神奈川県は9月11日、土砂崩れによって生命や身体に著しい危害が生じる恐れがあるとする「土砂災害特別警戒区域」に磯子区の98カ所を指定した。全国で地震や豪雨による土砂災害が相次ぐ中、危機感を強め、警戒を呼びかけている。
「土砂災害特別警戒区域(レッドゾーン)」は、土砂災害防止法に基づいてすでに指定されている区内115カ所の「土砂災害警戒区域(イエローゾーン)」の中でも、建物に損壊が生じ、住民の生命や身体に著しい危害が生じる恐れがあるより危険な区域を指す。
斜度が30度以上、高さ5m以上の急傾斜地で設定した「警戒区域」に対し、「特別警戒区域」は移動する土石の力と堆積する土石の力から算出している。
対象区域では今後、福祉施設や幼稚園、病院といった災害時要援護者関連施設や住宅分譲などの開発を行う場合に県の許可が必要になるほか、想定される衝撃の力に耐えられるよう、建物の構造が規制される。

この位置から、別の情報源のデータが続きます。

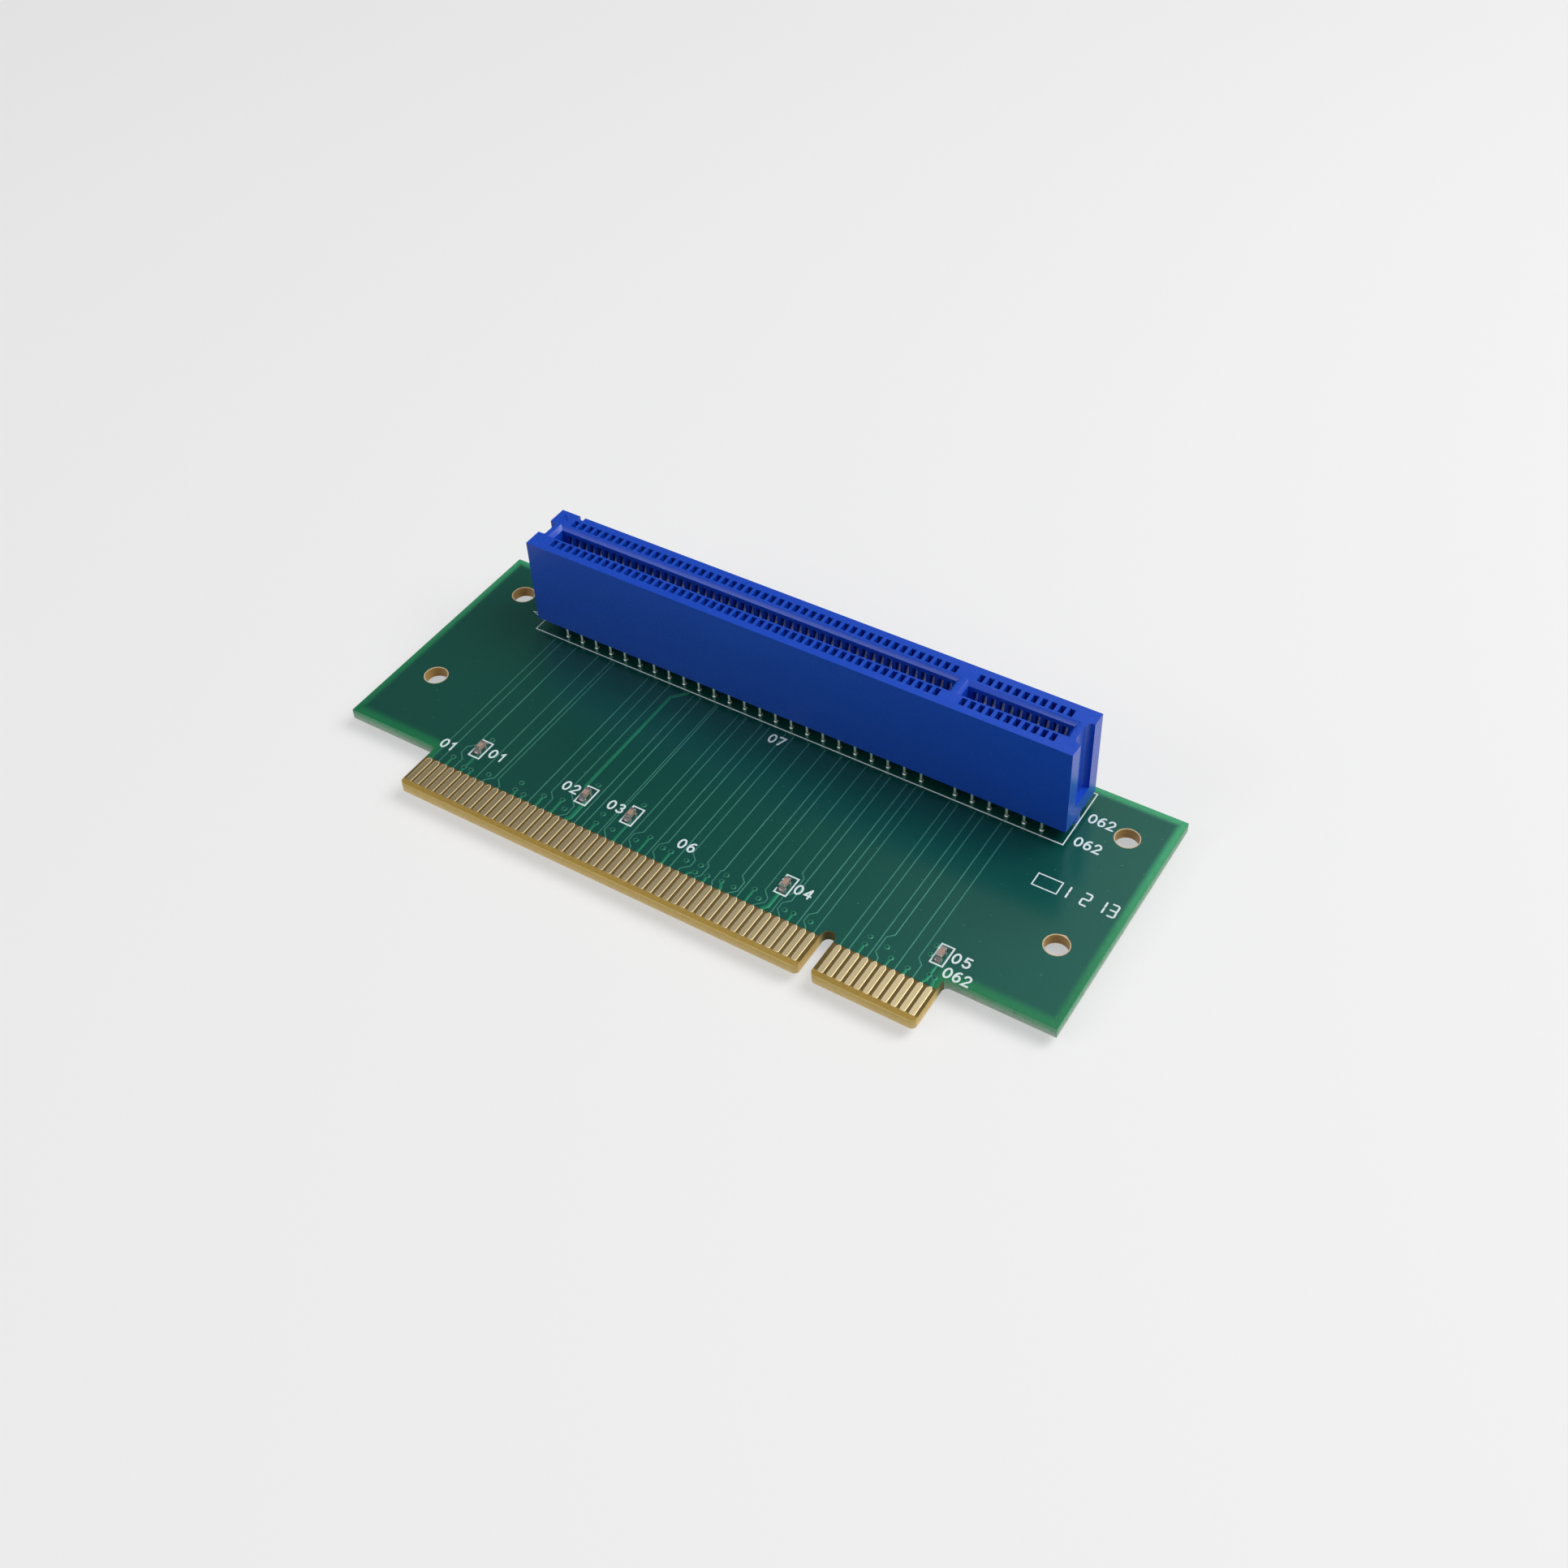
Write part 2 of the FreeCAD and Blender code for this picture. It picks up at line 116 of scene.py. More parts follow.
# ---- node graphs
def new_material(name):
    """Material, its node tree and its Principled shader."""
    material = bpy.data.materials.new(name)
    material.use_nodes = True
    tree = material.node_tree
    return material, tree, tree.nodes["Principled BSDF"]


def feed(node, inputs):
    """Fills inputs, by name or number, each with a link to a socket or with a constant."""
    for key, value in inputs.items():
        if isinstance(value, bpy.types.NodeSocket):
            node.id_data.links.new(value, node.inputs[key])
        else:
            node.inputs[key].default_value = value


def node_beside(kind, *values):
    """New node in the tree of the first value that is a socket."""
    sockets = [value for value in values if isinstance(value, bpy.types.NodeSocket)]
    return sockets[0].id_data.nodes.new(kind)


def calc(operation, *values):
    """One Math node."""
    node = node_beside("ShaderNodeMath", *values)
    node.operation = operation
    feed(node, dict(enumerate(values)))
    return node.outputs[0]


def ramp(value, low, high, start=0.0, end=1.0):
    """Smooth step from start, at low, to end, at high."""
    node = node_beside("ShaderNodeMapRange", value)
    node.interpolation_type = "SMOOTHSTEP"
    feed(node, {"Value": value, "From Min": low, "From Max": high, "To Min": start, "To Max": end})
    return node.outputs["Result"]


def blend_colour(factor, first, second, kind="MIX"):
    """Blend of two colours, or their product by the kind MULTIPLY."""
    node = node_beside("ShaderNodeMix", factor, first, second)
    node.data_type = "RGBA"
    node.blend_type = kind
    feed(node, {0: factor, 6: first, 7: second})
    return node.outputs[2]


def blend_value(factor, first, second):
    """Blend of two numbers."""
    node = node_beside("ShaderNodeMix", factor, first, second)
    feed(node, {0: factor, 2: first, 3: second})
    return node.outputs[0]


def parts(vector):
    """The three parts of a vector."""
    node = node_beside("ShaderNodeSeparateXYZ", vector)
    feed(node, {0: vector})
    return tuple(node.outputs)


def place(tree):
    """Place on the object in millimetres: the vector and its three parts."""
    coordinates = tree.nodes.new("ShaderNodeTexCoord").outputs["Object"]
    node = tree.nodes.new("ShaderNodeVectorMath")
    node.operation = "SCALE"
    feed(node, {0: coordinates, "Scale": 1 / MM})
    return node.outputs[0], parts(node.outputs[0])


def stretched(vector, *scales):
    """The place, scaled by its own amount along each axis."""
    node = node_beside("ShaderNodeVectorMath", vector)
    node.operation = "MULTIPLY"
    feed(node, {0: vector, 1: scales})
    return node.outputs[0]


def noise(vector, scale, detail=3.0, roughness=0.5):
    """Noise whose scale counts its features per millimetre."""
    node = node_beside("ShaderNodeTexNoise", vector)
    feed(node, {"Vector": vector, "Scale": scale, "Detail": detail, "Roughness": roughness})
    return node.outputs["Fac"]


FLAT_NORMAL = 0.8  # a face whose normal rises or falls by more than this is flat


def facing_up(tree):
    """1 on faces that lie flat, 0 on the board's cut edges and hole walls."""
    rise = parts(tree.nodes.new("ShaderNodeNewGeometry").outputs["Normal"])[2]
    return calc("GREATER_THAN", calc("ABSOLUTE", rise), FLAT_NORMAL)


def bump(shader, height, depth_mm, sockets=("Normal",)):
    """Relief of a given depth on the shader's normals."""
    node = node_beside("ShaderNodeBump", height)
    feed(node, {"Distance": depth_mm * MM, "Height": height})
    feed(shader, dict.fromkeys(sockets, node.outputs[0]))


def varnish(shader):
    """Satin clear layer of the solder mask."""
    feed(shader, {
        "Specular IOR Level": 0.1, "Coat Weight": 1.0, "Coat Roughness": 0.18, "Coat IOR": 1.36,
    })


def rgb(red, green, blue):
    """Display colour, 0 to 255, as linear light."""
    shares = (red / 255, green / 255, blue / 255)
    return tuple(s / 12.92 if s <= 0.04045 else ((s + 0.055) / 1.055) ** 2.4 for s in shares) + (1.0,)


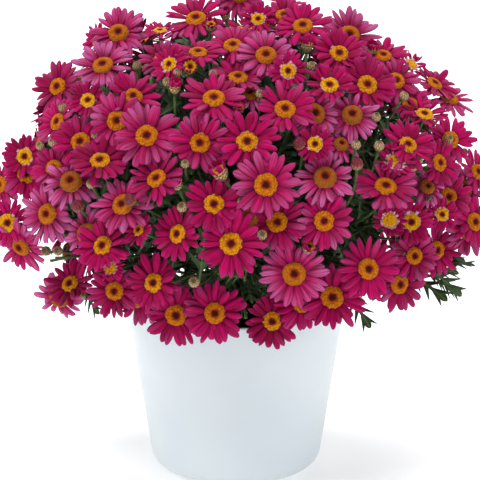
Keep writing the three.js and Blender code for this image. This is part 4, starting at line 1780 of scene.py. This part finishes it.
HIDDEN_AND_SIDE_HEADS = (
    Seen(column=118.5, row=33.5, size=45, across=-0.05, up=0.45, age=Age.FADED),
    Seen(column=58, row=87, size=40, across=-0.45, up=0.2),
    Seen(column=88, row=100.5, size=30, across=-0.1, up=0.35, sink=-4, age=Age.YOUNG),
    Seen(column=133, row=97, size=40, across=0.1, up=0.5, sink=10),
    Seen(column=117, row=121, size=42, up=0.15, sink=5),
    Seen(column=97, row=41, size=29, across=-0.7, up=0.2, sink=10),
    Seen(column=160, row=31, size=27, up=0.88, age=Age.YOUNG),
    Seen(column=162, row=60, size=36, across=-0.1, up=0.6, sink=18),
    Seen(column=239, row=-5, size=42, across=0.2, up=0.3, sink=6, age=Age.FADED),
    Seen(column=258, row=19.5, size=28, up=0.45, sink=-3, age=Age.YOUNG),
    Seen(column=303, row=26.5, size=44, across=-0.1, up=0.6),
    Seen(column=287, row=4, size=30, across=0.1, up=0.92, age=Age.YOUNG),
    Seen(column=284, row=16, size=38, up=0.6, sink=14),
    Seen(column=233, row=46, size=41, up=0.65, sink=7),
    Seen(column=198, row=53, size=40, up=0.8),
    Seen(column=169.5, row=64.5, size=29, across=-0.4, up=0.3, sink=-3, age=Age.YOUNG),
    Seen(column=288, row=71, size=29, up=0.12, sink=-6, age=Age.YOUNG),
    Seen(column=238, row=78, size=42, up=0.75, sink=12),
    Seen(column=314, row=114, size=42, across=0.3, up=0.2, sink=9, age=Age.OLD),
    Seen(column=251, row=95, size=30, across=-0.2, up=0.7, sink=22, age=Age.OLD),
    Seen(column=349, row=36, size=48, across=0.1, up=0.4, sink=8, age=Age.FADED),
    Seen(column=383, row=56, size=38, across=0.1, up=0.7, sink=5),
    Seen(column=411, row=64.5, size=25, across=0.4, up=0.6, sink=2, age=Age.QUILLED),
    Seen(column=396, row=81, size=38, across=0.25, up=0.35, sink=9),
    Seen(column=329.5, row=85.5, size=35, up=0.5, sink=-4, age=Age.YOUNG),
    Seen(column=434, row=84, size=40, across=0.45, up=0.68),
    Seen(column=449, row=99, size=43, across=0.3, up=0.76, age=Age.FADED),
    Seen(column=424.5, row=114.5, size=35, across=0.15, up=0.72, sink=-2, age=Age.YOUNG),
    Seen(column=410, row=104, size=34, across=0.1, up=0.5, sink=13),
    Seen(column=352, row=115.5, size=40, up=0.35, sink=8, age=Age.OLD),
    Seen(column=80.5, row=142, size=42, across=-0.15, up=0.3, sink=9),
    Seen(column=25, row=156.5, size=34, across=-0.25, up=0.05, age=Age.YOUNG),
    Seen(column=27, row=174, size=43, across=-0.1, up=0.2, sink=10),
    Seen(column=0, row=185, size=41, across=-0.5, up=0.1, sink=4),
    Seen(column=71.5, row=182, size=44, across=-0.15, up=0.4, sink=4, age=Age.OLD),
    Seen(column=157, row=179, size=42, across=-0.4, up=0.45),
    Seen(column=58, row=122, size=38, across=-0.6, up=0.3, sink=4),
    Seen(column=54, row=168, size=36, across=-0.3, up=0.3, sink=15),
    Seen(column=200, row=143, size=42, up=0.1, sink=4),
    Seen(column=214, row=204, size=42, up=0.05, sink=4, age=Age.FRESH),
    Seen(column=277, row=222, size=43, up=0.05, sink=9),
    Seen(column=315, row=144, size=29, up=0.1, sink=-2, age=Age.YOUNG),
    Seen(column=178, row=234, size=40, across=-0.55, up=0.1, sink=4, age=Age.FRESH),
    Seen(column=324, row=221, size=42, across=0.05, sink=3),
    Seen(column=325, row=178, size=43, up=0.35, sink=5, age=Age.OLD),
    Seen(column=341, row=145, size=30, across=0.2, up=0.55, sink=17, age=Age.OLD),
    Seen(column=248, row=218, size=40, up=0.2, sink=14, age=Age.OLD),
    Seen(column=395.5, row=162, size=31, across=0.1, up=0.6, sink=3, age=Age.QUILLED),
    Seen(column=450, row=140, size=40, across=0.35, up=0.2, sink=2),
    Seen(column=439, row=163, size=38, across=0.6, up=0.15, sink=5),
    Seen(column=463, row=188, size=41, across=0.4, up=0.1, sink=3, age=Age.OLD),
    Seen(column=448, row=197, size=40, across=0.3, up=0.1, sink=13),
    Seen(column=442, row=214.5, size=27, across=0.15, up=0.1, sink=-2, age=Age.YOUNG),
    Seen(column=477, row=172, size=38, across=0.6, up=0.3, sink=4),
    Seen(column=389.5, row=220, size=26, across=0.1, up=0.05, age=Age.QUILLED),
    Seen(column=411, row=222, size=35, across=0.1, up=0.05, sink=3, age=Age.YOUNG),
    Seen(column=427, row=187, size=30, across=0.2, up=0.35, sink=18, age=Age.OLD),
    Seen(column=88, row=234, size=43, across=-0.35, up=0.05, sink=9, age=Age.OLD),
    Seen(column=60, row=297, size=44, across=-0.25, up=-0.4, sink=14, age=Age.OLD),
    Seen(column=115, row=291, size=41, across=-0.25, up=-0.1, sink=7),
    Seen(column=137, row=299, size=38, across=-0.15, up=-0.2, sink=15),
    Seen(column=469, row=231, size=42, across=0.45, up=-0.2, sink=8, age=Age.FADED),
    Seen(column=414, row=256, size=38, across=0.3, sink=9),
    Seen(column=21, row=246, size=46, across=-0.5, up=-0.5, sink=6, age=Age.FADED),
    Seen(column=176, row=315, size=46, across=-0.05, up=-0.15, sink=6),
    Seen(column=332, row=297, size=49, across=0.08, sink=4),
    Seen(column=302, row=303, size=42, up=-0.05, sink=18),
    Seen(column=399, row=284, size=44, across=0.45, up=-0.1, sink=-15),
    Seen(column=211, row=25, size=12, across=0.1, up=0.6, sink=-2, age=Age.OPENING),
    Seen(column=225, row=14, size=12, across=-0.2, up=0.8, age=Age.OPENING),
    Seen(column=271, row=23, size=12, across=0.2, up=0.7, age=Age.OPENING),
    Seen(column=190, row=67, size=15, across=0.1, up=0.2, sink=-4, age=Age.OPENING),
    Seen(column=175, row=86, size=13, across=0.05, up=0.9, sink=-4, age=Age.OPENING),
    Seen(column=307, row=44, size=14, across=0.05, up=0.95, sink=-3, age=Age.OPENING),
    Seen(column=239, row=107, size=13, across=0.1, up=0.5, sink=2, age=Age.OPENING),
    Seen(column=372, row=48, size=12, across=0.2, up=0.8, age=Age.OPENING),
    Seen(column=219, row=171, size=17, across=-0.5, up=0.7, sink=-2, age=Age.OPENING),
    Seen(column=176, row=183, size=13, across=-0.3, up=0.7, sink=-2, age=Age.OPENING),
    Seen(column=110, row=268, size=21, up=0.1, sink=-4, age=Age.QUILLED),
    Seen(column=139, row=230, size=26, across=-0.5, up=0.3, sink=2, age=Age.FRESH),
    Seen(column=309, row=247, size=14, across=0.2, up=0.5, sink=3, age=Age.OPENING),
)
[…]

また、損壊の恐れが高い建物の所有者に対して移転を勧告することもあるという。
県は1999年に広島県で起きた大規模な土砂災害などを契機に警戒区域の調査を2005年度から実施。特別警戒区域の調査は15年度から順次進めている。磯子区は崖地での宅地開発が進んでいることから南区の138カ所とともに今回横浜市では初めて指定された。
土砂災害警戒区域の情報をもとに避難勧告を発令する横浜市危機管理室は、「避難に関してはレッド、イエローの区別はない。居住地のゾーンを把握し、レッドから外れているからと安心せず、イエローでも早めの避難を」と呼びかけている。
今回指定された詳細な区域はウェブサイト「神奈川県土砂災害情報ポータル」で閲覧できる。